Chan-Byoung Chae Awarded Fellowship

Chan-Byoung Chae, a Ph. D. candidate supervised by Prof. Robert W. Heath, Jr., has been awarded the 2008 IEEE VTS Dan E. Noble Fellowship Award. The fellowship recognizes an individual most likely to impact the areas of concentration of the IEEE Vehicular Technology Society including wireless, and mobile radio. This is the most prestigious award a graduate student in wireless communications can receive. The award will be presented at the IEEE VTS Conference (VTC) in Calgary, Canada on September 23rd.

Roth Wins Textbook Award

Dr. Charles Roth has received the 2008 McGuffey Longevity Award for his fifth edition of Fundamentals of Logic Design. The Text and Academic Authors Association created the McGuffey Longevity Awards in 1993 to recognize textbooks and learning materials demonstrating excellence over a significant period of time. Works must have been in print at least 15 years and currently remain in circulation and use.

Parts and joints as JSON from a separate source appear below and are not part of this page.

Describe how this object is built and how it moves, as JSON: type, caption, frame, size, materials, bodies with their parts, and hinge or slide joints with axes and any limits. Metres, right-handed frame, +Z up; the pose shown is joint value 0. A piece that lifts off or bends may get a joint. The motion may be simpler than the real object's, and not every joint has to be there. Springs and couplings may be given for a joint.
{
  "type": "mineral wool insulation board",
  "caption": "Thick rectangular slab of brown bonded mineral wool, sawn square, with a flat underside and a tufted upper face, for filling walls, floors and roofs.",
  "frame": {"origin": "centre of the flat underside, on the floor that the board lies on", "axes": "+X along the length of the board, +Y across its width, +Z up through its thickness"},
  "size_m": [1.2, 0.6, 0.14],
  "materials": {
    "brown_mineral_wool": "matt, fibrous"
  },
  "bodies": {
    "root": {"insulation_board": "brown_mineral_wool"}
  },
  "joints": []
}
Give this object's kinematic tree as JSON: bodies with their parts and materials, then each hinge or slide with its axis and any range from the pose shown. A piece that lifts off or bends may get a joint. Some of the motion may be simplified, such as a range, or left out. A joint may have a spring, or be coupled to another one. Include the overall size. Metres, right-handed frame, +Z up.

Orshansky Writes Circuit Design Book

ECE professor Michael Orshansky has just published a book on the emerging techniques for design for manufacturability. Manufacturability has become a crucial challenge in the design of nanometer scale integrated circuits and systems. The book—co-authored by IBM researcher Dr. Sani Nassif and MIT professor Duane Boning—is entitled Design for Manufacturability and Statistical Design: A Constructive Approach.